- [Exercise description] Pick every line from the data that holds the word "names".

- [Supplied data]
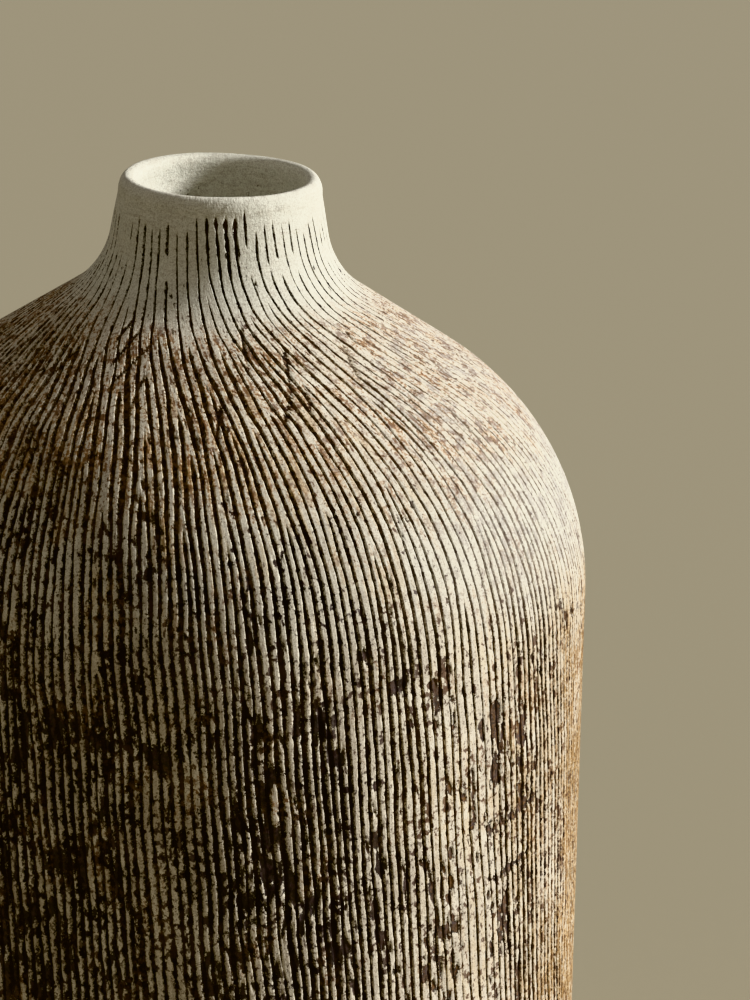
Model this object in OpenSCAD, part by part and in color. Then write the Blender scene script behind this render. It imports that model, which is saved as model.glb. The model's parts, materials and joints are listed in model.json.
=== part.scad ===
// Stoneware bottle vase: a cylindrical body, a domed shoulder and a short
// flared neck with a plain rounded lip, put together from the clay sections
// a potter lutes into one wall. The sections meet in stepped lap joints, and
// a soft coil of clay is pressed over every seam on the inside.
// Millimetres, +Z up, origin at the centre of the circle the foot rests on.

/* [Overall] */

// Height from the resting plane to the crest of the lip
vase_h = 330; // [300:5:360]
// Outside diameter where the shoulder springs from the wall
body_d = 222.4; // [210:0.4:240]
// How much wider the wall is at its bottom edge than at the shoulder
body_spread = 5; // [0:1:8]

/* [Wall] */

// Thickness of the wall, the shoulder and the crown
wall_t = 9; // [7:0.5:11]
// Height of the step in each lap joint between two sections
lap_h = 5; // [3:0.5:7]
// Radius of the clay coil pressed over a seam on the inside
coil_r = 4; // [3:0.5:6]

/* [Shoulder] */

// Radius of the round that turns the wall into the shoulder
shoulder_round = 82; // [70:1:86]
// Slope of the straight stretch of the shoulder above the horizontal
shoulder_slope = 33; // [28:1:36]
// Arc of the round that belongs to the shoulder section
shoulder_arc = 38; // [30:1:44]
// Distance along the slope from the flare down to the crown section
neck_skirt = 6; // [4:1:9]

/* [Neck] */

// Height of the lip above the corner where neck and shoulder slopes meet
neck_h = 28.7; // [25:0.1:34]
// Outside diameter of the lip
lip_d = 60; // [56:0.5:66]
// Outward lean of the neck wall going down
neck_lean = 10; // [8:1:14]
// Radius of the hollow curve between neck and shoulder
flare_round = 28; // [22:1:30]
// Lean of the inside of the neck going down
bore_lean = 3; // [1:1:5]
// Thickness of the lip, rounded over its whole width
lip_t = 5.2; // [4.4:0.2:6.4]
// Height of the plain rim band
rim_h = 11; // [9:1:14]

/* [Foot] */

// Thickness of the base slab
base_t = 10; // [8:1:13]
// Height of the foot ring under the slab
foot_h = 6; // [5:1:9]
// Width of the foot ring
foot_w = 10; // [8:1:14]
// Distance the foot ring stands in from the wall
foot_inset = 6.5; // [6:0.5:9]
// Bevel on the bottom edge of the wall
foot_bevel = 3; // [1:0.5:4]
// Radius of the coil fillet between the slab and the wall
base_fillet = 9; // [6:1:12]

/* [Hidden] */

// Facets of a whole turn in the preview
$fn = 180;
// Reach of the shapes that cut the section, past every edge of the vase
reach = 2 * vase_h;
// Courses of the body wall, one on another
courses = 3;

// A unit step along a direction given in degrees
function along(a) = [cos(a), sin(a)];
// The direction a quarter turn left of a given one
function left_of(a) = [-sin(a), cos(a)];
// The point where the line through p along a meets the line through q along b
function meet(p, a, q, b) =
    p + along(a) * ((q - p)[0] * sin(b) - (q - p)[1] * cos(b)) / sin(b - a);
// Distance from a corner to where a round of radius r touches its sides
function setback(r, a, b) = r * tan(abs(b - a) / 2);
// Centre of the round of radius r in the corner v, turning from a to b
function round_centre(v, a, b, r) =
    v - along(a) * setback(r, a, b) + left_of(a) * sign(b - a) * r;
// Radius of a line through p along a, at the height z
function radius_at(p, a, z) = p[0] + (z - p[1]) * cos(a) / sin(a);

// Directions of the outside, going up the section
shoulder_turn = 180 - shoulder_slope;
neck_turn = 90 + neck_lean;
bore_turn = 90 + bore_lean;

// Corner of the outside between the neck and the shoulder slope
lip_r = lip_d / 2;
neck_top = [lip_r, vase_h - lip_t];
neck_corner = meet(neck_top, neck_turn, [0, vase_h - neck_h], 0);

// Wall line, and its corner with the shoulder slope
spring_r = body_d / 2;
body_corner_z = neck_corner[1] - (spring_r - neck_corner[0]) * tan(shoulder_slope);
body_turn = 90 + atan(body_spread / 2 / body_corner_z);
wall_foot = [spring_r + body_spread / 2, foot_h];
body_corner = meet(wall_foot, body_turn, neck_corner, shoulder_turn);

// The round of the shoulder and the hollow of the flare
shoulder_c = round_centre(body_corner, body_turn, shoulder_turn, shoulder_round);
shoulder_set = setback(shoulder_round, body_turn, shoulder_turn);
round_low = body_corner - along(body_turn) * shoulder_set;
round_high = body_corner + along(shoulder_turn) * shoulder_set;
flare_c = round_centre(neck_corner, shoulder_turn, neck_turn, flare_round);
flare_set = setback(flare_round, shoulder_turn, neck_turn);
flare_low = neck_corner - along(shoulder_turn) * flare_set;
flare_high = neck_corner + along(neck_turn) * flare_set;

// The same lines on the inside, one wall thickness in
floor_z = foot_h + base_t;
in_shift = left_of(body_turn) * wall_t;
in_slope_shift = left_of(shoulder_turn) * wall_t;
in_corner = meet(wall_foot + in_shift, body_turn,
                 neck_corner + in_slope_shift, shoulder_turn);
in_foot = [radius_at(in_corner, body_turn, floor_z), floor_z];
in_round = shoulder_round - wall_t;
in_set = setback(in_round, body_turn, shoulder_turn);
in_low = in_corner - along(body_turn) * in_set;
in_high = in_corner + along(shoulder_turn) * in_set;
bore_top = [lip_r - lip_t, vase_h - lip_t / 2];
bore_corner = meet(bore_top, bore_turn, in_corner, shoulder_turn);
bore_round = flare_round + wall_t / 2;
bore_set = setback(bore_round, shoulder_turn, bore_turn);
bore_low = bore_corner - along(shoulder_turn) * bore_set;
bore_high = bore_corner + along(bore_turn) * bore_set;
bore_c = round_centre(bore_corner, shoulder_turn, bore_turn, bore_round);

// Seams, each a point on the outside and the direction of the wall there
course_h = (round_low[1] - foot_h) / courses;
seam_1 = [radius_at(wall_foot, body_turn, foot_h + course_h), foot_h + course_h];
seam_2 = [radius_at(wall_foot, body_turn, foot_h + 2 * course_h),
          foot_h + 2 * course_h];
crown_dir = body_turn + shoulder_arc;
crown_seam = shoulder_c - left_of(crown_dir) * shoulder_round;
neck_seam = flare_low - along(shoulder_turn) * neck_skirt;
rim_seam = [radius_at(neck_top, neck_turn, vase_h - rim_h), vase_h - rim_h];
rim_step = lip_t / 2;

// Foot ring and the tongue that keys it into the slab
ring_out = wall_foot[0] - foot_inset;
ring_in = ring_out - foot_w;
tongue_w = foot_w / 3;
tongue_h = base_t / 4;
ring_edge = 2;
slab_r = wall_foot[0] - wall_t / 2;

// Colours of the preview
slip_tint = [0.80, 0.76, 0.66];
clay_tint = [0.58, 0.44, 0.33];
coil_tint = [0.66, 0.52, 0.40];

// Everything inside the outer face of the vase, from the wall's foot to the lip
module outer_section() {
    difference() {
        polygon([[0, foot_h],
                 [wall_foot[0] - foot_bevel, foot_h],
                 [radius_at(wall_foot, body_turn, foot_h + foot_bevel),
                  foot_h + foot_bevel],
                 round_low, shoulder_c, round_high, flare_low, flare_c,
                 flare_high, neck_top, [0, vase_h - lip_t]]);
        translate(flare_c) circle(r = flare_round);
    }
    intersection() {
        translate(shoulder_c) circle(r = shoulder_round);
        polygon([shoulder_c, round_low, body_corner, round_high]);
    }
}

// The hollow of the vase, from the slab up through the mouth
module hollow_section() {
    difference() {
        polygon([[0, floor_z], in_foot, in_low, shoulder_c, in_high, bore_low,
                 bore_c, bore_high, bore_top, [lip_r - lip_t, reach],
                 [0, reach]]);
        translate(bore_c) circle(r = bore_round);
    }
    intersection() {
        translate(shoulder_c) circle(r = in_round);
        polygon([shoulder_c, in_low, in_corner, in_high]);
    }
}

// The clay wall cut through, with the lip rounded over
module wall_section() {
    difference() {
        union() {
            outer_section();
            translate([lip_r - lip_t, vase_h - lip_t])
                square([lip_t, lip_t / 2]);
            translate([lip_r - lip_t / 2, vase_h - lip_t / 2])
                circle(d = lip_t);
        }
        hollow_section();
        slab_section();
    }
}

// The base slab: full width below, let into the wall by half its thickness
module slab_section() {
    translate([0, foot_h]) square([slab_r, base_t / 2]);
    translate([0, foot_h]) square([in_foot[0], base_t]);
}

// The part of the section on the lip's side of a seam, with the lap's step
module above(seam, turn, depth, step) {
    translate(seam)
        rotate(turn - 90)
            polygon([[reach, 0], [-depth, 0], [-depth, step],
                     [-reach, step], [-reach, reach], [reach, reach]]);
}

// One stretch of the wall, between two seams
module above_seam(i) {
    if (i == 0) translate([0, -reach / 2]) square([reach, 2 * reach]);
    if (i == 1) above(seam_1, 90, wall_t / 2, lap_h);
    if (i == 2) above(seam_2, 90, wall_t / 2, lap_h);
    if (i == 3) above(round_low, 90, wall_t / 2, lap_h);
    if (i == 4) above(crown_seam, crown_dir, wall_t / 2, lap_h);
    if (i == 5) above(neck_seam, shoulder_turn, wall_t / 2, lap_h);
    if (i == 6) above(rim_seam, 90, lip_t / 2, rim_step);
}

// The wall from seam i up to the next one, turned about the axis
module stretch(i) {
    rotate_extrude()
        difference() {
            intersection() {
                wall_section();
                above_seam(i);
            }
            above_seam(i + 1);
        }
}

// A coil of clay pressed against the inner face, over a seam
module seam_coil(seam, turn) {
    rotate_extrude()
        intersection() {
            translate(seam + left_of(turn) * wall_t + along(turn) * lap_h)
                circle(r = coil_r);
            hollow_section();
        }
}

module foot_ring() {
    color(clay_tint)
    rotate_extrude() {
        translate([ring_in, ring_edge])
            square([foot_w, foot_h - ring_edge]);
        translate([ring_in + ring_edge, 0])
            square([foot_w - 2 * ring_edge, foot_h]);
        for (r = [ring_in + ring_edge, ring_out - ring_edge])
            translate([r, ring_edge]) circle(r = ring_edge);
        tongue_section();
    }
}

// The tongue on top of the foot ring
module tongue_section() {
    translate([(ring_in + ring_out - tongue_w) / 2, foot_h])
        square([tongue_w, tongue_h]);
}

module base_disc() {
    color(clay_tint)
    rotate_extrude()
        difference() {
            slab_section();
            tongue_section();
        }
}

module base_seam_coil() {
    fillet_c = [in_foot[0] - base_fillet, floor_z + base_fillet];
    color(coil_tint)
    rotate_extrude()
        difference() {
            intersection() {
                translate(fillet_c - [0, base_fillet])
                    square([2 * base_fillet, base_fillet]);
                hollow_section();
            }
            translate(fillet_c) circle(r = base_fillet);
        }
}

module lower_wall() { color(slip_tint) stretch(0); }

module lower_seam_coil() { color(coil_tint) seam_coil(seam_1, 90); }

module middle_wall() { color(slip_tint) stretch(1); }

module upper_seam_coil() { color(coil_tint) seam_coil(seam_2, 90); }

module upper_wall() { color(slip_tint) stretch(2); }

module shoulder_seam_coil() { color(coil_tint) seam_coil(round_low, 90); }

module shoulder() { color(slip_tint) stretch(3); }

module crown_seam_coil() { color(coil_tint) seam_coil(crown_seam, crown_dir); }

module crown() { color(slip_tint) stretch(4); }

module neck_seam_coil() {
    color(coil_tint) seam_coil(neck_seam, shoulder_turn);
}

module neck() { color(slip_tint) stretch(5); }

module rim() { color(slip_tint) stretch(6); }

foot_ring();
base_disc();
base_seam_coil();
lower_wall();
lower_seam_coil();
middle_wall();
upper_seam_coil();
upper_wall();
shoulder_seam_coil();
shoulder();
crown_seam_coil();
crown();
neck_seam_coil();
neck();
rim();
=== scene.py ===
"""Stoneware bottle vase, combed through a cream slip: the visual model.

Metres, same frame as the CAD part: +Z up, origin at the centre of the foot.
Lengths below are written in millimetres and scaled by MM when meshes are made.
"""
import json
import math

import bpy
import numpy as np
from mathutils import Matrix, Vector

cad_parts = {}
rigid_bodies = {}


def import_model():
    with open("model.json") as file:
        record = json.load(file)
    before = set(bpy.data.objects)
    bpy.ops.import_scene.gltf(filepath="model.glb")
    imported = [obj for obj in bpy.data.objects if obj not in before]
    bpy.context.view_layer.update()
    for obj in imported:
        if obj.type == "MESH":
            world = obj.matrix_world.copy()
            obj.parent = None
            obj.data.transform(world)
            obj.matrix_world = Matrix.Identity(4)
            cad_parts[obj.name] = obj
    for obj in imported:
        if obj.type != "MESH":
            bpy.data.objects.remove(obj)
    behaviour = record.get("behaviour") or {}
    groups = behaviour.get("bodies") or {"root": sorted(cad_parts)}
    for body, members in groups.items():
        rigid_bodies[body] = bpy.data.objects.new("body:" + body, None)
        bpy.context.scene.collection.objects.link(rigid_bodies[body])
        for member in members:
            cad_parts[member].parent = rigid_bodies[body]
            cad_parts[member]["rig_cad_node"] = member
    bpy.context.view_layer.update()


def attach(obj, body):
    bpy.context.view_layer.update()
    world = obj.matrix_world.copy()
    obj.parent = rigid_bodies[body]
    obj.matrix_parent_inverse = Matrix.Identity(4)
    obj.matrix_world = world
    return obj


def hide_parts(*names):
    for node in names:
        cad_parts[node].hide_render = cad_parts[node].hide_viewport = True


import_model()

MM = 0.001
SEED = 4127
TAU = 2 * math.pi

# ------------------------------------------------------------------ sizes, mm
VASE_H = 330.0
BODY_R = 111.2          # where the wall meets the shoulder's slope, at the corner before its round
BODY_SPREAD = 2.5       # how much wider the wall stands at its foot
WALL_T = 9.0
LAP_H = 5.0             # height of the step of a lap joint
SHOULDER_ROUND = 82.0
SHOULDER_SLOPE = 33.0   # degrees from level
SHOULDER_ARC = 38.0     # how much of the round, in degrees, is the shoulder's; the rest is the crown's
NECK_SKIRT = 6.0        # how far the neck's section runs down the slope
NECK_H = 28.7
LIP_R = 30.0
NECK_LEAN = 10.0        # degrees from upright
FLARE_ROUND = 28.0
BORE_LEAN = 3.0         # degrees from upright
LIP_T = 5.2
LIP_DROP = 4.7          # height of the soft outer edge of the lip
RIM_H = 11.0
BASE_T = 10.0
FOOT_H = 6.0
FOOT_BEVEL = 3.0
COURSES = 3             # sections of the body's wall

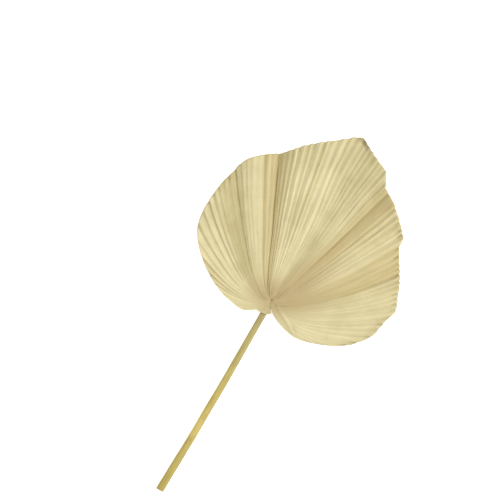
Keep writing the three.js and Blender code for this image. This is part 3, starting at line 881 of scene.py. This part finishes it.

- [Solution to this exercise]
def hide_parts(*names):
    for node in names:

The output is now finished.